Ces sursauts se placent entre les abaissements et les victoires ; les interférences restent légères. Chaque triade enchaîne ses phases et se lie à la suivante par l’insuffisance de son aboutissement, — jusqu’au niveau où l’homme fort satisfait le mieux son indépendance. Tel est le gagnant de « la loi sociale », invoquée au début par un collaborateur du journal.
80. Un seul sonnet de Songe suffirait au dormeur banal. C’est par un artifice et en même temps par une prouesse poétique que l’on voit dans quinze tableaux successifs s’écrouler à chaque fois la grandeur romaine. Si la leçon d’humilité chrétienne auprès d’un admirateur de la Rome antique nécessite cette répétition binaire (très simple) de l’orgueil et de son châtiment, Du Bellay n’ignore pas l’effet d’enchantement.
81. La Genèse règle le sort de l’humanité en trois volets : le paradis terrestre, la tentation, la chute. Les heureux de l’éden perdent l’épreuve et en paient le prix. Reste le messianisme pour remonter la pente : L’Apocalypse invite au repentir, annonce le châtiment du mal et l’admission des élus dans la Jérusalem céleste.
Pour autant qu’il soit une réincarnation du Christ chez Chrétien de Troyes, le chevalier de la charrette sauve les âmes exilées et les vivants par la réitération d’un autre triptyque : une harmonie est troublée par une difficulté que dénoue (dans la plupart des cas) l’épreuve chevaleresque ou courtoise. D’où la pause suivante. Lancelot évite la défaite irréparable jusqu’à la victoire confirmée sur Satan, permettant le retour dans le cadre édénique originel, que plus rien ne menace à la fin du roman.

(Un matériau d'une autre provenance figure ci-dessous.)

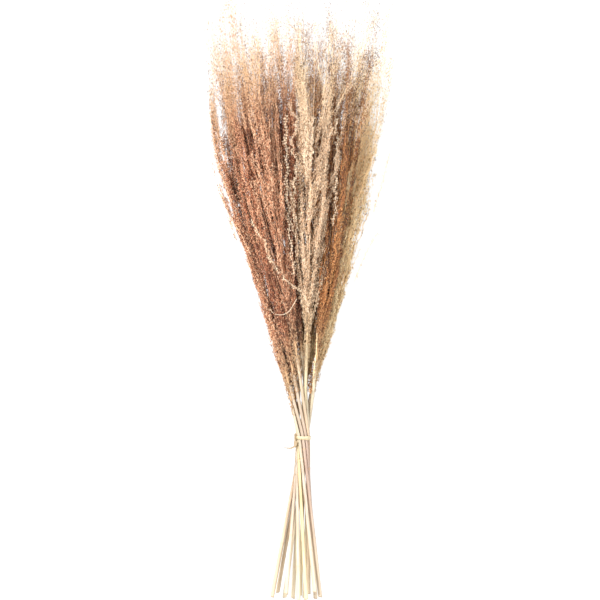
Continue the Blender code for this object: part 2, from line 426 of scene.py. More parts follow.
# Tones run from 0 for the darkest grains to 1 for the palest.
MIDDLE_TONE = 0.64
DARK_TONE, PALE_TONE = 0.10, 0.95
DARK_SHARE, DARKER_TIPS = 0.10, 0.17  # of the grains, and how many more at the tip
PALE_SHARE = 0.06
AXIS_TONE, BRANCH_TONE, TWIG_TONE, HAIR_TONE = 0.55, 0.66, 0.72, 0.90
# Painted shade: grains deep inside a plume are darker, and those past its surface a little paler.
SURFACE = 0.80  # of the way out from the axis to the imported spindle's side
DEPTH_PACE = 0.6
DEPTH_SHADE_TONES = (-0.40, 0.10)  # at the axis, and past the surface
LEAST_CONTRAST = 0.4  # what is left of these in a plume with no streaks
SHADOW = 0.70  # how much darker grains are between two plumes
OPEN = 0.22  # less crowding than this casts no shadow
FOOT_GRAINS = 420
FOOT_BODY = 0.07  # how far up the plume its foot reaches
FOOT_GRAIN_SIZE = 0.7
FOOT_FUZZ = 0.30  # how far down the culm the last grains stand, as a share of its way to the tie
WHOLE_FUZZ = 0.032  # a foot with less room than this has fewer grains, and they stand closer
CULM_FUZZ, AXIS_FUZZ = 0.0030, 0.0036  # how far those grains stand off
AXIS_RADIUS = 0.0011
FOOT_AXIS_RADIUS = 0.0010  # about the mean over the plume's foot
FOOT_TONE, FOOT_TINT = 0.56, 0.22
FOOT_SHADOW = 0.3
HAIR_SHARE = 0.28
HAIR_LENGTH = (0.003, 0.006)
HAIR_HALF_WIDTH = 0.00007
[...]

Dire que le schéma ternaire se reproduit vingt-cinq fois à la perfection, serait mentir : un cycle peut ne pas être complet, ou traîner par la division des étapes habituelles ; une incertitude, se résoudre dans un épisode postérieur. Mais la matrice du récit rebondit généreusement !
82. Progressant de même, des reprises s’ajouteront sur l’axe d’une imagination ouverte ; mais des échos disposés en cercles concentriques se multiplieraient à l’intérieur de la boucle la plus vaste d’un système fermé. Tel est le cas d’une œuvre souvent jugée sans structure, Le Neveu de Rameau. Certes, l’ensemble est complexe, mais les parties narratives ou moqueuses alternent régulièrement avec des réflexions (à l’inversion près des deux dernières pièces du découpage) et les éléments du même type s’agencent, par rapport au cœur du dialogue, dans des symétries le plus souvent entrelacées.

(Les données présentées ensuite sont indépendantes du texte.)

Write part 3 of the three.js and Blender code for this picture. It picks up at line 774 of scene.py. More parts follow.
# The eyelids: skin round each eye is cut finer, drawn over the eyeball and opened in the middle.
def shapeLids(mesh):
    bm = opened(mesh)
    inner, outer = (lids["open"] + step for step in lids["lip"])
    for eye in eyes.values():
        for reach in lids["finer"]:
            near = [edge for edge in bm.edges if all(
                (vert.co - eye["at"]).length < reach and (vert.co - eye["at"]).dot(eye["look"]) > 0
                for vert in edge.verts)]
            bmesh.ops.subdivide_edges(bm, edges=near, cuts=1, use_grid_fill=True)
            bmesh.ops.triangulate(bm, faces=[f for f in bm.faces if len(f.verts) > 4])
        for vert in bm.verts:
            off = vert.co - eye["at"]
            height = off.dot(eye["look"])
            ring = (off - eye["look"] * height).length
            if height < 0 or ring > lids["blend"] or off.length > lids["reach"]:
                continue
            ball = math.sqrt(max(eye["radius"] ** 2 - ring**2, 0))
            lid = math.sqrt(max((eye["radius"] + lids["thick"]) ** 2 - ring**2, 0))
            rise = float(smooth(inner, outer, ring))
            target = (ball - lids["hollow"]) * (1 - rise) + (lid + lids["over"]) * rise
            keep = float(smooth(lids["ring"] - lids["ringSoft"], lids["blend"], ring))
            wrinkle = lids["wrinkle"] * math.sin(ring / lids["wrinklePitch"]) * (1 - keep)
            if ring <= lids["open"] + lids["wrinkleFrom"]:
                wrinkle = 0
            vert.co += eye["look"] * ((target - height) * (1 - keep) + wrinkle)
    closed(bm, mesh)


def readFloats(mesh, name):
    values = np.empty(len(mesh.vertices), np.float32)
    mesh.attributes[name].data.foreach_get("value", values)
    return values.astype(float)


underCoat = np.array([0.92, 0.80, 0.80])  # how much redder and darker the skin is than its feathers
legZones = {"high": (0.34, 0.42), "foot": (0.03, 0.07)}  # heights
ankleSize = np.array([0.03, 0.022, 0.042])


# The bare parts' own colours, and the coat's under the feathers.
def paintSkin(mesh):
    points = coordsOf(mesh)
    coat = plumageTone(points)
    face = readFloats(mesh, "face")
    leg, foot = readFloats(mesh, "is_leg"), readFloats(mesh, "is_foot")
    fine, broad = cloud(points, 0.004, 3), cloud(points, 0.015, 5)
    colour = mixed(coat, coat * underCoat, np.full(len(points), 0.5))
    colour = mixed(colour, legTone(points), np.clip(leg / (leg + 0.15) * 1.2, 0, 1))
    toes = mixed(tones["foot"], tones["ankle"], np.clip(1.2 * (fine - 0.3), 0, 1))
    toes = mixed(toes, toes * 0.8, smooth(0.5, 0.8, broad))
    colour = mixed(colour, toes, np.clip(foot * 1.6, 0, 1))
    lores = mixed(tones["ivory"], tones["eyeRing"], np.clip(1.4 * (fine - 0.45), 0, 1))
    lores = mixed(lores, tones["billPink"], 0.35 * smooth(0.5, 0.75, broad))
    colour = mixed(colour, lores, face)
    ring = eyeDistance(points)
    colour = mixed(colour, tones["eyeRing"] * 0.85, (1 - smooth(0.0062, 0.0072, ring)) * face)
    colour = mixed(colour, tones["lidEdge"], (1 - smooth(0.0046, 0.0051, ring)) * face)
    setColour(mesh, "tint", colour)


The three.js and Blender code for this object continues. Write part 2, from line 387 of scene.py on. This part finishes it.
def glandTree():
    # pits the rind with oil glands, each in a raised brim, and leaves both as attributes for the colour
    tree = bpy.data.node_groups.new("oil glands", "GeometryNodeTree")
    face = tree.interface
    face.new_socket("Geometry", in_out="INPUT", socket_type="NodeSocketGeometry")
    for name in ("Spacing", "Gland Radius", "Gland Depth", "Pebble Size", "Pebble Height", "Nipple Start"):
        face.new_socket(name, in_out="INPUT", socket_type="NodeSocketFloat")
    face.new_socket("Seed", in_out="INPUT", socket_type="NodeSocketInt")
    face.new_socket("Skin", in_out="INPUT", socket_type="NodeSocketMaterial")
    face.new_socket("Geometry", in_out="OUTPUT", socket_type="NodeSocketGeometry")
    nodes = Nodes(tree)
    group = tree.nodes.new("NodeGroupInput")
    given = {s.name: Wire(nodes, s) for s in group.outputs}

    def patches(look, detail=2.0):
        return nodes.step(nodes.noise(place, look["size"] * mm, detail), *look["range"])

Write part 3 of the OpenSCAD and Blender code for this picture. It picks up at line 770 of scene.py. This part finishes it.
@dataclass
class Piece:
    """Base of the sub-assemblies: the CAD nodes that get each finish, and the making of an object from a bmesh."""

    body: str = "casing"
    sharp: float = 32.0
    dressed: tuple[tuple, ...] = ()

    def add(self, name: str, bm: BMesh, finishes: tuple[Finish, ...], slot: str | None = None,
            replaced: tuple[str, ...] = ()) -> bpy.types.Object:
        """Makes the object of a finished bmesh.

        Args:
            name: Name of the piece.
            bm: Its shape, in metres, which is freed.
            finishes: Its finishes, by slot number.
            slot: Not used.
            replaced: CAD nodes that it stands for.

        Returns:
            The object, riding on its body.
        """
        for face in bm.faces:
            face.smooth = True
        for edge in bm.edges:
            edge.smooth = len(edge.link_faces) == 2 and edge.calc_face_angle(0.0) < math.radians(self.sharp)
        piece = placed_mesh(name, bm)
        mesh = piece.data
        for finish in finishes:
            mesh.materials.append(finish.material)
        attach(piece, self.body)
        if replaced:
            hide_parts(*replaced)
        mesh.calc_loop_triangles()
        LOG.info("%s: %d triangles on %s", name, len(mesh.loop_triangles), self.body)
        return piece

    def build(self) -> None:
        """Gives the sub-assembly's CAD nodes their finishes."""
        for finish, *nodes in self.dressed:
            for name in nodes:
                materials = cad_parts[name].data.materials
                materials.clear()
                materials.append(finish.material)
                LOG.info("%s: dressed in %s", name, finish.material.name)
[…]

Un noyau central se constitue de trois passages satiriques dirigés contre les protecteurs avec lesquels le neveu vient de se brouiller (VII, IX, XI) ; ces commérages sur le milieu des financiers (le cynisme arrivant enfin à son apogée avec l’histoire du renégat d’Avignon) s’entrelacent aux thèmes de la lecture des moralistes (VIII), de l’inutilité des hauts cris quand on subit le danger que l’on a décidé de courir (X), et de la querelle musicale du siècle (occasion du sommet de la pantomime) (XII).
Immédiatement autour de ce bloc se répondent, d’une part, la malhonnêteté du neveu en tant que maître d’harmonie (V) et sa cécité morale en raison du déterminisme naturel et social (XIII), d’autre part le procès de la vertu au nom de l’intérêt (VI) et l’opportunité de soumettre une éducation aux vices qui rapportent (XIV).
Un cercle plus large relie le genre d’aptitudes dont se vante Rameau, celles du proxénète et du joueur d’instruments (III), à la vie de bohème qu’il estime pour lui inéluctable parce qu’il n’a ni génie ni protecteur (XV) ; par ailleurs, la référence naturelle pour l’éducation de la fille du philosophe (IV) s’accorde à la détermination fondamentale forçant tout le monde à s’humilier pour satisfaire une demande (XVI).
Aux extrémités du texte se font pendant la présentation de l’original (I) et l’évocation de la petite femme si talentueuse qu’il a perdue (XVIII) ; l’exception du génie (II) est rappelée par l’indépendance du philosophe à l’égard de la pantomime des gueux (XVII).
Cette circularité de la composition reproduit la rondeur du tonneau dans lequel rentre Diogène pour s’exempter du besoin des autres, mais pour le croque-note l’impossibilité de sortir de son ratage.
83. Plus un système de reprises s’avère soigné, mieux on croira qu’il ne fut pas inconscient. S’il n’est pas toujours certain qu’un auteur ait voulu tout ce qu’il a fait, l’énergie du modèle rencontré peut, à son insu, avoir fait à peu près ce qu’elle voulait.